On pourrait comparer le travail nécessaire pour discerner l'éthique appropriée à chacun des trois niveaux politique, familial et personnel au travail qu'on doit faire pour vivre en harmonie sachant que dans notre tête, il y a trois cerveaux qui cohabitent : le reptilien, celui de l'affectivité (ou de la mémoire) et le cortex associatif. (Cf. Henri Laborit dans le film Mon Oncle d'Amérique)

 

Le conflit naît du désir d'appliquer la même éthique aux trois niveaux politique, familial et personnel. L'histoire est riche d'exemples en ce sens. Ainsi, il m'est aisé de comprendre pourquoi la famille au Québec n'a cessé de péricliter depuis que le gouvernement a institué une Politique Familiale. C'est comme aux Années de la Grande Noirceur où l'Église se servait de son pouvoir moral politique pour imposer son éthique aux consciences personnelles.

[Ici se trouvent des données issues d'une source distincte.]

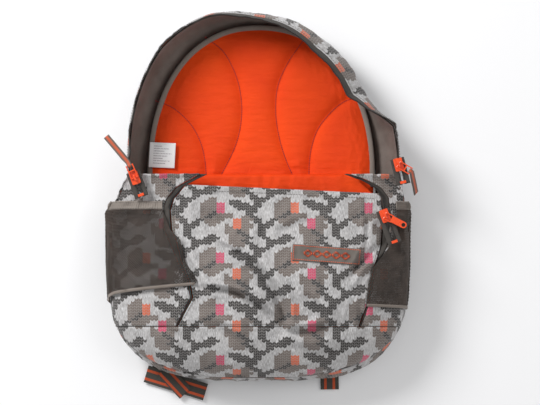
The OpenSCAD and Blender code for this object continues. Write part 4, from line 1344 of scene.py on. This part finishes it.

Maintenant que l'État a légiféré pour protéger la vie personnelle, — c'est-à-dire, ne plus s'en mêler — le cocooning est en plein essor. Le niveau familial doit être régi, je crois, par une éthique de l'amour. Le gouvernement, avec ses gros sabots ne pourra jamais imposer l'amour nécessaire au bon fonctionnement familial et, par ses lois, il a contribué à créer un type de relation qui était presque inconnu avant cette législation : le chacun chez-soi et on se voit pour le nécessaire : l'amour.